(CRP/Syfia) Ces derniers mois, les centres de santé de Brazzaville délivrent irrégulièrement les anti-rétroviraux (ARV). Séropositifs, OSC, médecins et politiciens s'inquiètent des conséquences sur la santé et demandent plus de transparence.
Mardi 18 juin dernier, il est environ 10 heures à la pharmacie du Centre hospitalier et universitaire (CHU) de Brazzaville. Assis autour d’une table, quatre agents de santé comptent consciencieusement des cachets. Une séropositive, mère d’un bébé, rencontrée au Centre de traitement ambulatoire (CTA) du CHU, se réjouit des efforts récents d'organisation entrepris par les autorités sanitaires : "On nous donne actuellement un traitement d’un mois. Lorsqu’il n’y a pas de rupture d'ARV (anti-rétroviraux, Ndlr), on nous en donne pour deux à trois mois." A l’hôpital Marien Ngouabi de Talangaï (6eme arrondissement), un séropositif fait le même constat.
Si, actuellement, les malades semblent soulagés, c'est parce que leur situation a été plus précaire en mars et avril derniers. Une pharmacienne de ce même CTA reconnaissait alors : "C'est difficile pour nous. Les malades ne reçoivent qu'un traitement de 15 jours." Une séropositive, se plaignait : "C’est pénible, en particulier pour nous, les femmes enceintes…"
Selon le Dr Dominique Obissi, directeur départemental de la santé de Brazzaville, il n’y a pas rupture totale d'ARV. Ce ne sont que quelques molécules qui manqueraient de temps à autre. Pour lui, ce problème est lié au temps que prend la commande. Les molécules en stock s’épuisent, car la demande est très forte. Conséquence : les centres de santé utilisent leur stock de sécurité (leur réserve). C’est à ce moment qu'on parle de rupture des ARV.
Leur santé se dégrade
Un docteur à l’hôpital de base de Makélékélé et prescripteur d'ARV, explique que cette rupture crée une résistance aux traitements chez les malades dont l'état se dégrade. Face à ces risques, Valerie Maba, présidente du Réseau national des associations des positifs du Congo (Renapc), s’interroge : "Le gouvernement dégage environ 4 milliards de Fcfa (plus de 6 millions d'€) par an pour acheter des ARV. Pourquoi y a-t-il toujours des ruptures ?" D’après une association qui a dernièrement mené l'enquête, ces problèmes seraient liés à une mauvaise gestion des médicaments et des stocks, au manque de suivi dans les centres de prise en charge et à la mauvaise foi de certains prescripteurs.

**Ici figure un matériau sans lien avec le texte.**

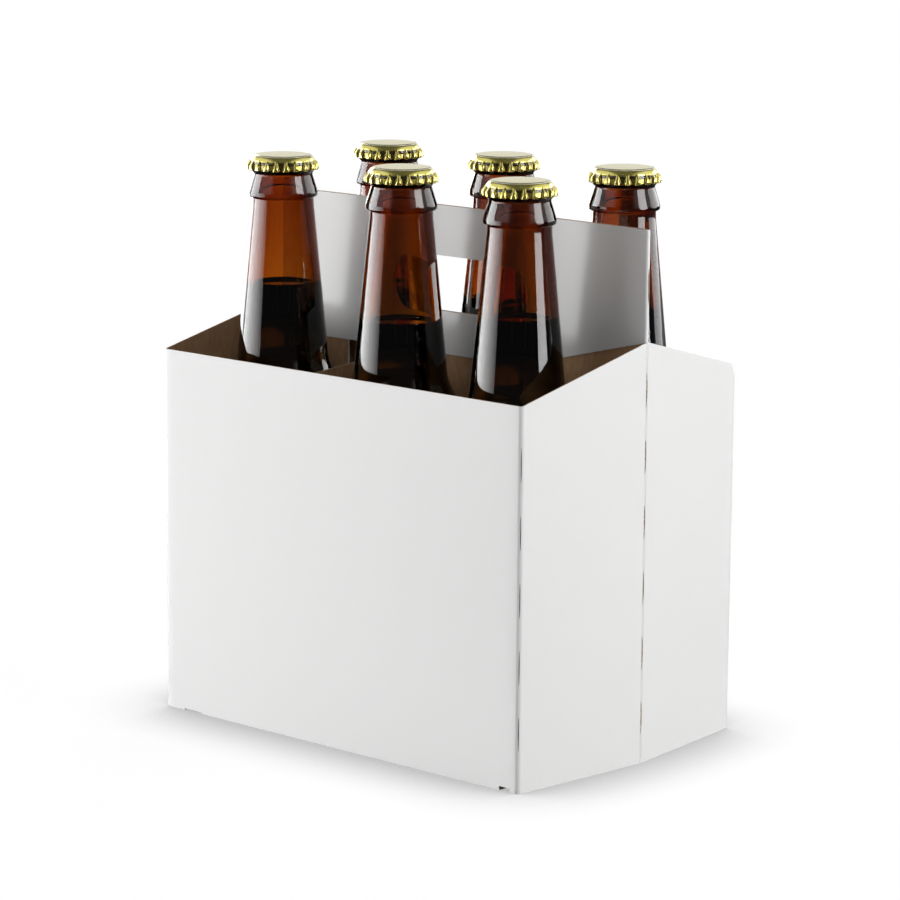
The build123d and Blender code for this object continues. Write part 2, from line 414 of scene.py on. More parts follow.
handle = {
    "corner": 4.0 * mm,
    "bow": 1.5 * mm,
    "plyEdge": 150.6 * mm,
    "holeLong": 76.0 * mm,
    "holeTall": 22.4 * mm,
    "holeMiddle": 179.2 * mm,
    "panelLow": 2.5 * mm,
    "endFlap": 35.8 * mm,
    "gapTop": 153.0 * mm,
    "outerThick": 0.49 * mm,   # a hair thin, to keep off the inner ply
    "panelStart": 0.2 * mm,
}
cells = {
    "long": 63.5 * mm,
    "shift": 0.7 * mm,
    "topInner": 148.0 * mm,
    "topOuter": 143.6 * mm,
    "strapLow": 40.0 * mm,
    "strapHigh": 132.0 * mm,
    "flap": 18.0 * mm,
    "flapInset": 4.0 * mm,
    "flapRoot": 0.9 * mm,
}
scores = {
    "long": 13.8 * mm,
    "pitch": 26.0 * mm,
    "cornerStart": 23.4 * mm,
    "middleStart": 18.6 * mm,
    "handleScore": 189.0 * mm,
    "cornerWide": 0.32 * mm,
    "middleWide": 0.85 * mm,
    "slotLeft": (10.0 * mm, 20.0 * mm, 0.6 * mm),   # foot slots: near end, far end, height
    "slotRight": (3.8 * mm, 9.2 * mm, 1.6 * mm),
}
handleMiddle = (dentX + rightPeakX) / 2
middleX = (leftCorner + rightCorner) / 2
dividerX = [middleX + cells["shift"] + side * cells["long"] / 2 for side in (-1, 1)]


def bowAt(x):
    share = (x - handleMiddle) / (rightPeakX - handleMiddle)
    return handle["bow"] * (1 - share * share)


class FoldPath:
    # a line seen from above, which a flat sheet is folded along; outwards is to its right
    def __init__(self, corners):
        self.points = roundedPath(corners, math.radians(12))
        self.runs = [0.0]
        for a, b in zip(self.points, self.points[1:]):
            self.runs.append(self.runs[-1] + math.hypot(b[0] - a[0], b[1] - a[1]))

    def at(self, s):
        s = min(max(s, 0.0), self.runs[-1])
        i = 0
        while i < len(self.runs) - 2 and self.runs[i + 1] < s:
            i += 1
        share = (s - self.runs[i]) / max(self.runs[i + 1] - self.runs[i], 1e-12)
        (ax, ay), (bx, by) = self.points[i], self.points[i + 1]
        along = Vector((bx - ax, by - ay)).normalized()
        spot = Vector((ax + (bx - ax) * share, ay + (by - ay) * share))
        return spot, Vector((along.y, -along.x))

    def nearest(self, x, y):
        # length along the path as far as its point nearest to (x, y)
        best = (1e9, 0.0)
        for i, (a, b) in enumerate(zip(self.points, self.points[1:])):
            run = Vector((b[0] - a[0], b[1] - a[1]))
            share = min(max(Vector((x - a[0], y - a[1])).dot(run) / run.length_squared, 0), 1)
            away = (Vector(a) + run * share - Vector((x, y))).length
            best = min(best, (away, self.runs[i] + share * run.length))
        return best[1]


def lens(s, z, wide, tall, steps=7):
    # outline of a slit that opens in its middle
    points = []
    for k in range(2 * steps):
        angle = math.pi * k / steps
        points.append((s + wide / 2 * math.sin(angle), z - tall / 2 * math.cos(angle)))
    return points


def rectangle(left, right, low, high):
    return [(left, low), (right, low), (right, high), (left, high)]


def cutAcross(work, place, direction):
    everything = work.verts[:] + work.edges[:] + work.faces[:]
    bmesh.ops.bisect_plane(work, geom=everything, plane_co=place, plane_no=direction)


def addBoardFinishes(mesh):
    for finish in (coated, kraft, edge):
        mesh.materials.append(finish)


def foldedSheet(name, outline, holes, path, frontSlot, backSlot, warp=None, zCuts=(), thick=None, sCuts=()):
    # a flat sheet with holes, cut into strips, bent along its path and given the board's thickness;
    # s runs along the path and z upwards
    work = bmesh.new()
    for loop in [outline] + holes:
        corners = [work.verts.new((s, 0, z)) for s, z in loop]
        for a, b in zip(corners, corners[1:] + corners[:1]):
            work.edges.new((a, b))
    bmesh.ops.triangle_fill(work, edges=work.edges[:], use_beauty=True, normal=(0, -1, 0))
    stops = {round(run, 7) for run in path.runs}
    lowS, highS = min(p[0] for p in outline), max(p[0] for p in outline)
    count = max(1, int((highS - lowS) / board["cutStep"]))
    stops |= {round(lowS + (highS - lowS) * k / count, 7) for k in range(1, count)}
    stops |= set(sCuts)
    for s in sorted(stops):
        if lowS + 1e-6 < s < highS - 1e-6:
            cutAcross(work, (s, 0, 0), (1, 0, 0))
    for z in zCuts:
        cutAcross(work, (0, 0, z), (0, 0, 1))
    bmesh.ops.remove_doubles(work, verts=work.verts[:], dist=1e-6)
    for face in work.faces:
        face.normal_update()
        if face.normal.y > 0:
            face.normal_flip()
        face.material_index = frontSlot
    for vertex in work.verts:
        s, z = vertex.co.x, vertex.co.z
        spot, outwards = path.at(s)
        if warp:
            spot = spot + outwards * warp(s, z)
        vertex.co = (spot.x, spot.y, z)
    mesh = meshFrom(work, name)
    addBoardFinishes(mesh)
    sheet = meshObject(name, mesh)
    solid = sheet.modifiers.new("thickness", "SOLIDIFY")
    solid.thickness = thick or board["thick"]
    solid.offset = -1
    solid.material_offset = backSlot - frontSlot
    solid.material_offset_rim = 2 - frontSlot
    return sheet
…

Pour cette OSC, la solution serait que la Congolaise des médicaments essentiels génériques (Comeg) commande et achète directement les ARV et soit plus regardante vis à vis des médecins prescripteurs. Pour le moment, la Comeg reçoit les listes des commandes des structures sanitaires puis les envoie au ministère de la Santé qui valide les besoins de ces dernières. La Comeg stocke et distribue ensuite les médicaments qu’elle reçoit du ministère qui les achète lui-même auprès de fournisseurs étrangers.
"Comme au Moyen Âge"…
Députés et sénateurs membres de la commission santé, affaires sociales, famille et genre ont dernièrement manifesté leur désarroi face à certaines mauvaises pratiques dans la chaîne de distribution. Alain Pascal Leyinda, président de ladite commission de l’Assemblée nationale et député de l’Union panafricaine pour la démocratie sociale (UPADS, opposition), a martelé : "On ne joue pas avec la santé des Congolais, surtout qu'il y a beaucoup de milliards déversés dans ce domaine actuellement. Mais, curieusement, elle est restée comme si nous étions encore au Moyen Âge… C'est inadmissible !"
Député du Parti congolais du travail (PCT, la mouvance présidentielle), Hyacinthe Ingani, par ailleurs président de l’Ordre national des pharmaciens du Congo, s’interroge lui aussi : "J'ai du mal à comprendre pourquoi le ministère de la Santé continue à acheter des médicaments. Ces derniers ne sont pas un produit banal. Il y a une responsabilité pharmaceutique et des exigences techniques, notamment sur leur approvisionnement."
Selon Guy Patrick Gondzia, directeur général de la Comeg, il y a aujourd’hui près de 17 500 séropositifs sous ARV. Pour trouver une solution durable, le Dr Dominique Obissi estime indispensable, non seulement de "connaître le nombre de séropositifs sous traitement, mais aussi de maîtriser leur consommation moyenne ou mensuelle. Il conclut : A ce moment là, le problème de rupture pourra être maîtrisé lui aussi."